Request →
In the entries below, the lines from the one with "clear_scene()" through the one with "points = [vertex.co" are to be copied exactly; both ends count.

===== Data section

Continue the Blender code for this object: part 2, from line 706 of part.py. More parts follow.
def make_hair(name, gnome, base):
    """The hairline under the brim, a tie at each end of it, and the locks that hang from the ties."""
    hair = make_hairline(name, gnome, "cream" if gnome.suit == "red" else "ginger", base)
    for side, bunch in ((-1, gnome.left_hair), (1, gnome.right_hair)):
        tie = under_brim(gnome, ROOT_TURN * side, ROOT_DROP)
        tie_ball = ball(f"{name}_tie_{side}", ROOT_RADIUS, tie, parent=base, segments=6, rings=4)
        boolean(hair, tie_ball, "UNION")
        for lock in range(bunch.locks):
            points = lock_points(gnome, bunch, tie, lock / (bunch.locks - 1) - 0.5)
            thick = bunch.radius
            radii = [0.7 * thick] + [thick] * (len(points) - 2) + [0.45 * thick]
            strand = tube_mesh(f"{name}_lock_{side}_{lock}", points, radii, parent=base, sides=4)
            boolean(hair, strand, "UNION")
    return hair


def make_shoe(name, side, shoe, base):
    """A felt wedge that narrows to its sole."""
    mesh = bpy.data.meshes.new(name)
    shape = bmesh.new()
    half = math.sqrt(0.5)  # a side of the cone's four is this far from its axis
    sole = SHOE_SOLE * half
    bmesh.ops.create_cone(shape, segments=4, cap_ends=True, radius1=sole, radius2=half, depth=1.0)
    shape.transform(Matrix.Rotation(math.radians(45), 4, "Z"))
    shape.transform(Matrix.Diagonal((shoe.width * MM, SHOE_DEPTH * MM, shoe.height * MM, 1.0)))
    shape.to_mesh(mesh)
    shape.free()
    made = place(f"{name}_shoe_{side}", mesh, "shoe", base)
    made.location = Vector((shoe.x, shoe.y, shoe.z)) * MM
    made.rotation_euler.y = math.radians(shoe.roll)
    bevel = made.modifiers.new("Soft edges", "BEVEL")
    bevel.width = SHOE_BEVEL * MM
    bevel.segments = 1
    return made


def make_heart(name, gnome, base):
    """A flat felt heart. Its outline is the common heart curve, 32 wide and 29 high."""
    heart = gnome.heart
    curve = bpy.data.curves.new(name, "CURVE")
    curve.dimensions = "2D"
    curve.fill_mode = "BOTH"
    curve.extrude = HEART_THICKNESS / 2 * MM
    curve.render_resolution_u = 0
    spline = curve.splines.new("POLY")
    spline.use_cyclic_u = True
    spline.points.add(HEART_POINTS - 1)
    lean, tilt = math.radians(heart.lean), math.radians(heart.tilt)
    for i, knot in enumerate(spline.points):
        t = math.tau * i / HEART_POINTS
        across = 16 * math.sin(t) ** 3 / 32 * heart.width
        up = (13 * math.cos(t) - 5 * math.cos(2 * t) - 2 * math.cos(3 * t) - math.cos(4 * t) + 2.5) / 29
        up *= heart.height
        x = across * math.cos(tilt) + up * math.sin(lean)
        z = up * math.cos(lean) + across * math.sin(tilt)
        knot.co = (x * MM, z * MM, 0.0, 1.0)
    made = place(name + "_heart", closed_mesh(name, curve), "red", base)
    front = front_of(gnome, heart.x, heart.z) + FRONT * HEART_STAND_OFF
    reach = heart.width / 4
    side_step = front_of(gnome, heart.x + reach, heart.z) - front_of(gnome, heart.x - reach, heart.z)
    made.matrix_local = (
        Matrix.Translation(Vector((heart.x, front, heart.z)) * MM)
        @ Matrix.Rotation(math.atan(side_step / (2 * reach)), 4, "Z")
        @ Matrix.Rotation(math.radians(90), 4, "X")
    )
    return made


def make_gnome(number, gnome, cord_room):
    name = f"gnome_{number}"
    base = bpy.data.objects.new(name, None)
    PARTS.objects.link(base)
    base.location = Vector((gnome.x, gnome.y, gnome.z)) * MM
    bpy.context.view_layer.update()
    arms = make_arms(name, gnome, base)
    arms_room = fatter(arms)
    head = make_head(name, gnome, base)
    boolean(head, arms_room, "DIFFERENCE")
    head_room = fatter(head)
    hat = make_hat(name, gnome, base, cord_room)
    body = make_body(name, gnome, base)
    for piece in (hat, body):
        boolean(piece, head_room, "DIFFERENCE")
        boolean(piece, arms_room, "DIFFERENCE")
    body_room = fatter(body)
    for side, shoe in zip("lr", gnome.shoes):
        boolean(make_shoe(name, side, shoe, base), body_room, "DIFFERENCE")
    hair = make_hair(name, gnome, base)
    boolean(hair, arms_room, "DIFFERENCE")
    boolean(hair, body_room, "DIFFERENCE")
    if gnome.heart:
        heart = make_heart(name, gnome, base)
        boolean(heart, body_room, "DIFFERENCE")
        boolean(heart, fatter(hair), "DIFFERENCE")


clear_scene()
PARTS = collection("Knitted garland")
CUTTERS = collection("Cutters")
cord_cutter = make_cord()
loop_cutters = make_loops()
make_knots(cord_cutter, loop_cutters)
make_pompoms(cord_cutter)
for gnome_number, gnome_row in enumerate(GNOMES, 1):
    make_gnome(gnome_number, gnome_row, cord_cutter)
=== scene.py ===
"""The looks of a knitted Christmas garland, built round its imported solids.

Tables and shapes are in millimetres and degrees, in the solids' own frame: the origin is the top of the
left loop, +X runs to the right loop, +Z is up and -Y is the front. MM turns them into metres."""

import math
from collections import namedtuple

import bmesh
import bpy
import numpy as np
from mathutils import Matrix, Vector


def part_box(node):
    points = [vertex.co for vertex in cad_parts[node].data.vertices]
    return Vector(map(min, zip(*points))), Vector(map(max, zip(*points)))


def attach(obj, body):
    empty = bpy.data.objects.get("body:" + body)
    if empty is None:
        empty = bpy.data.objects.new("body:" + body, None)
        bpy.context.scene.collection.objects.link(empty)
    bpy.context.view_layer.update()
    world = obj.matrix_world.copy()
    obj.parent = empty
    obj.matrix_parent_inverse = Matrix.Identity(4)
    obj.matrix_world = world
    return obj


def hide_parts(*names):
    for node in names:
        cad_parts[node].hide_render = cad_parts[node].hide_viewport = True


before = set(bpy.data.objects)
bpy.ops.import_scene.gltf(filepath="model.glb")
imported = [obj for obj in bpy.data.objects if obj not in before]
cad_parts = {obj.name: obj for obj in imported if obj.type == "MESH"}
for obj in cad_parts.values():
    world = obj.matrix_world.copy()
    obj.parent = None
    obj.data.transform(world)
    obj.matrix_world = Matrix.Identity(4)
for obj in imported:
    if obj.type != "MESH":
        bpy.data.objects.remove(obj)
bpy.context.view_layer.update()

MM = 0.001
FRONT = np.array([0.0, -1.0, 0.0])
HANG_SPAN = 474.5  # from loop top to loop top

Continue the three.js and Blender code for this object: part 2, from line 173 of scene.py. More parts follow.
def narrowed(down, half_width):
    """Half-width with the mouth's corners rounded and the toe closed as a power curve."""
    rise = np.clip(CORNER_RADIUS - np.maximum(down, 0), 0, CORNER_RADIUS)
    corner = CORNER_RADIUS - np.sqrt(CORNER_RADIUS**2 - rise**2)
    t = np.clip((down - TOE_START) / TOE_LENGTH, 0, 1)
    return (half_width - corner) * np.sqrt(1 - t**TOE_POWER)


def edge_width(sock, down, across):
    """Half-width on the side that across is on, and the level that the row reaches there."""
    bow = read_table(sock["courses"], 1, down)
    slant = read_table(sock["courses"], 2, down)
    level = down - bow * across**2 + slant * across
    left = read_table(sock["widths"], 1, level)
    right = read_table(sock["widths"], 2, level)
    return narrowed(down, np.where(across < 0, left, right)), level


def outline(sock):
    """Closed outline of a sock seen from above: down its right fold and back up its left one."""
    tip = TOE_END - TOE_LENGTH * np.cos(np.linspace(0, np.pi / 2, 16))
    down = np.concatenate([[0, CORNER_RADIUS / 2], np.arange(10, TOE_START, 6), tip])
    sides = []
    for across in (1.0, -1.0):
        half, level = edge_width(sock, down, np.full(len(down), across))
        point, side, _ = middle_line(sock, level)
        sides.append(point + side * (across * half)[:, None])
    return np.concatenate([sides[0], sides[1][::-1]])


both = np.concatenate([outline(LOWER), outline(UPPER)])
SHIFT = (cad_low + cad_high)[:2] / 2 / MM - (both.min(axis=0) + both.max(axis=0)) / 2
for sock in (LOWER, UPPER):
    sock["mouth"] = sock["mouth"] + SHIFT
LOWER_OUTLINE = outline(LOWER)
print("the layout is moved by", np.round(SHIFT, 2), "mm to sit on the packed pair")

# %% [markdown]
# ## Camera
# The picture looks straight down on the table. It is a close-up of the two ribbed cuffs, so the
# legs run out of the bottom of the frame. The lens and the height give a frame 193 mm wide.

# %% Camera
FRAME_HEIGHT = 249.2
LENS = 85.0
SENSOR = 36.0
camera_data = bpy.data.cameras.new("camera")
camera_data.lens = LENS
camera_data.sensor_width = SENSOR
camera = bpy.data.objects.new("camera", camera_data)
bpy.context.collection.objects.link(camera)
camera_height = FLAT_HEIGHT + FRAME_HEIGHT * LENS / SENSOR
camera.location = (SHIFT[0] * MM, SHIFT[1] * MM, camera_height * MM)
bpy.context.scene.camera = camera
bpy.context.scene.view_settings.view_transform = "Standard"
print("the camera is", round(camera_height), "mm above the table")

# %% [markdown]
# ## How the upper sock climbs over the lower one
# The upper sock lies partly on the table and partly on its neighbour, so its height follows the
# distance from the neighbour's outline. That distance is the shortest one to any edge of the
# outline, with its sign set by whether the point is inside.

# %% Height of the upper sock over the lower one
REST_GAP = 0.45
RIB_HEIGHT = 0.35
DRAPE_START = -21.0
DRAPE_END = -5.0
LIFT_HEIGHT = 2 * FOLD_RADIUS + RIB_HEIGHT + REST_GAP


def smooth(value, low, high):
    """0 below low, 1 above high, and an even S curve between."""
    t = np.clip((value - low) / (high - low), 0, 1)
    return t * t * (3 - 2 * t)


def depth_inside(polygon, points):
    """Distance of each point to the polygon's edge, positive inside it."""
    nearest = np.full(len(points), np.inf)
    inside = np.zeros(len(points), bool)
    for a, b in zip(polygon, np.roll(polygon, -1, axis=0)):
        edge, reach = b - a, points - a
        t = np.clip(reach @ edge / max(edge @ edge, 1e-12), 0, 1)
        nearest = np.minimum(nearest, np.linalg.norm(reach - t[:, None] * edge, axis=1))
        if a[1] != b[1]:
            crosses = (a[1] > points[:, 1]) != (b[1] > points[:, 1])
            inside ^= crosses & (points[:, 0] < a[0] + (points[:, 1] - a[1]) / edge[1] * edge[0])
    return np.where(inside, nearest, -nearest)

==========

Result of this exercise →
clear_scene()
PARTS = collection("Knitted garland")
CUTTERS = collection("Cutters")
cord_cutter = make_cord()
loop_cutters = make_loops()
make_knots(cord_cutter, loop_cutters)
make_pompoms(cord_cutter)
for gnome_number, gnome_row in enumerate(GNOMES, 1):
    make_gnome(gnome_number, gnome_row, cord_cutter)
=== scene.py ===
"""The looks of a knitted Christmas garland, built round its imported solids.

Tables and shapes are in millimetres and degrees, in the solids' own frame: the origin is the top of the
left loop, +X runs to the right loop, +Z is up and -Y is the front. MM turns them into metres."""

import math
from collections import namedtuple

import bmesh
import bpy
import numpy as np
from mathutils import Matrix, Vector


def part_box(node):
    points = [vertex.co for vertex in cad_parts[node].data.vertices]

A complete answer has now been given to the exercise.